(What you have to do):
Your task is to print all of the data word for word.

::::::::::

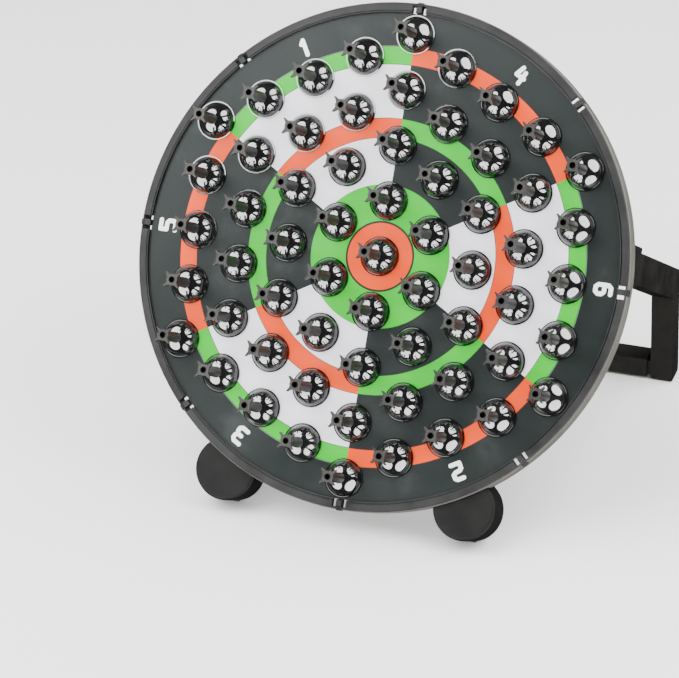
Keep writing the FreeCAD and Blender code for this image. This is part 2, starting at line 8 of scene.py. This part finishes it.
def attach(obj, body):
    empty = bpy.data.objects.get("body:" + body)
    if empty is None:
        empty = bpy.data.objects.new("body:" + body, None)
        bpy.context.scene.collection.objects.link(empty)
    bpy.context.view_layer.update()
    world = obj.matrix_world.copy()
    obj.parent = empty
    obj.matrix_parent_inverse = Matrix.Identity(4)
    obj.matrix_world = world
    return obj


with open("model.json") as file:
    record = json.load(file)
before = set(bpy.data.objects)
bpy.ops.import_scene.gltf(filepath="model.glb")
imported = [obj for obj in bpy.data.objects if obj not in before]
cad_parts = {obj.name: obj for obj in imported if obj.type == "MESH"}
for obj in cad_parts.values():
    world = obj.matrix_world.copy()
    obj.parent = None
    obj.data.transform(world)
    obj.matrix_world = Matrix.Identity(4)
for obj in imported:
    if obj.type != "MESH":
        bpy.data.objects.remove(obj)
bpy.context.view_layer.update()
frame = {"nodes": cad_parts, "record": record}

::::::::::

(Correct response):
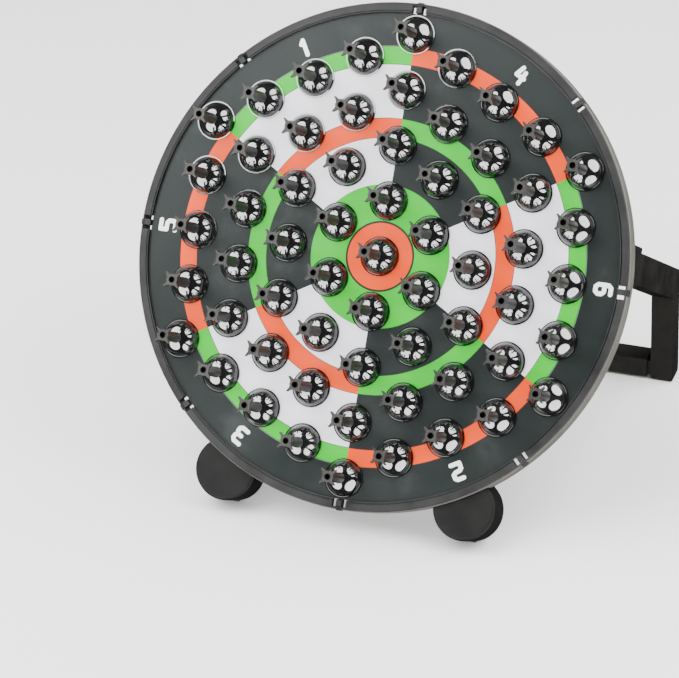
Keep writing the FreeCAD and Blender code for this image. This is part 2, starting at line 8 of scene.py. This part finishes it.
def attach(obj, body):
    empty = bpy.data.objects.get("body:" + body)
    if empty is None:
        empty = bpy.data.objects.new("body:" + body, None)
        bpy.context.scene.collection.objects.link(empty)
    bpy.context.view_layer.update()
    world = obj.matrix_world.copy()
    obj.parent = empty
    obj.matrix_parent_inverse = Matrix.Identity(4)
    obj.matrix_world = world
    return obj


with open("model.json") as file:
    record = json.load(file)
before = set(bpy.data.objects)
bpy.ops.import_scene.gltf(filepath="model.glb")
imported = [obj for obj in bpy.data.objects if obj not in before]
cad_parts = {obj.name: obj for obj in imported if obj.type == "MESH"}
for obj in cad_parts.values():
    world = obj.matrix_world.copy()
    obj.parent = None
    obj.data.transform(world)
    obj.matrix_world = Matrix.Identity(4)
for obj in imported:
    if obj.type != "MESH":
        bpy.data.objects.remove(obj)
bpy.context.view_layer.update()
frame = {"nodes": cad_parts, "record": record}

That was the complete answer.